What themes are explored?
The use of heteronyms thrusts the nature of self into the limelight, which means pondering: What relationship do our imaginary selves have with our selves that are real? How do writers lose and find themselves in their writing? How do we navigate the fluctuating boundaries of, confidence in, and expressiveness of the self?

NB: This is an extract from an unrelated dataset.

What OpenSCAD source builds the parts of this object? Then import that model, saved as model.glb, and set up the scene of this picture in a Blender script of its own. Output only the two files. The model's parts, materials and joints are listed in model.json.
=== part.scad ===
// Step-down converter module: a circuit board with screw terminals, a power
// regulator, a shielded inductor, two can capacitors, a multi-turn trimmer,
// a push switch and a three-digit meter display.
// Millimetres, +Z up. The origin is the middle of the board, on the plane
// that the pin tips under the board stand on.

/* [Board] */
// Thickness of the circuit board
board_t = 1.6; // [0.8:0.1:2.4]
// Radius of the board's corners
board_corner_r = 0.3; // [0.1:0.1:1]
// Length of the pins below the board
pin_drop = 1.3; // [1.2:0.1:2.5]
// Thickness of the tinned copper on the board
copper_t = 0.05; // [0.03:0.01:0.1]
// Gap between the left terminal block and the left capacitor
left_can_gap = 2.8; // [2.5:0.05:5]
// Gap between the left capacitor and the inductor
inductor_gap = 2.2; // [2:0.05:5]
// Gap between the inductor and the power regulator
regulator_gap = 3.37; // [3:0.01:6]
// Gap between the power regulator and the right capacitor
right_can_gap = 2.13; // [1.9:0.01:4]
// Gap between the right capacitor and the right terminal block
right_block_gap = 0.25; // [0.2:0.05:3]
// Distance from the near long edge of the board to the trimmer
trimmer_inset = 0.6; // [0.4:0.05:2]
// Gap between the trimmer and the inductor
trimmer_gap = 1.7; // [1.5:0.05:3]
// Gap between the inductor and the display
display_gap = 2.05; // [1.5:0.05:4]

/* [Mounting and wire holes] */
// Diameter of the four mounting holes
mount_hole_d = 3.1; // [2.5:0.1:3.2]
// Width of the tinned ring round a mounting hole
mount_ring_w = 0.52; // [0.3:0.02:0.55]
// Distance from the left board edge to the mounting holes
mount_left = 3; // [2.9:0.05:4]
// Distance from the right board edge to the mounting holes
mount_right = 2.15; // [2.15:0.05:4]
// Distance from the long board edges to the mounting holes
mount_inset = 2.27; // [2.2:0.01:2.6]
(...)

Other themes include longing and loss in relationships; illness and nausea; cruelty and tenderness; the fragmentation of culture, society and identity; the shifting dynamics arising from globalisation; the effect of war and love on individuals; gender dynamics and inequality; being caught between worlds; and wondering what constitutes home.
You’ll like it if …
… you liked The All Saints Day Lovers by Juan Gabriel Vásquez, The Boat by Nam Le and Wood Green by Sean Rabin; the moods, the shifting contexts—from Chiang Mai, Kathmandu, Seville and more and the intelligent ruminations on existence in the 21st century. You’ll also enjoy it if you like your literary fiction to be stimulating and poetic.
Why read it?
There’s a disorienting feeling to the collection, which will keep you on your toes and make you think. Cahill describes the writing as hybrid and hallucinatory, and the book’s epigraph, from Fernando Pessoa’s The Book of Disquiet, is ‘I feel as if I’m always on the verge of waking up.’ The dream-like verge is important in this collection: It carries you and can also illuminate you; and it means the moral questioning and existential rumination peppered throughout the stories can float towards you with a lighter touch.
Why reread it?
A second reading will give you the chance to pause and enjoy the lyricism of the sentences, to reflect on the well-chosen details that build credibility, and to relish Cahill’s playfulness and ingenuity. This time give yourself permission to Google some of the literary references! Cahill’s scope is wide and her gaze is penetrating—so it felt good for me (on second reading) to have at least a bit of a clue about the sources she’s drawn on to create the stories.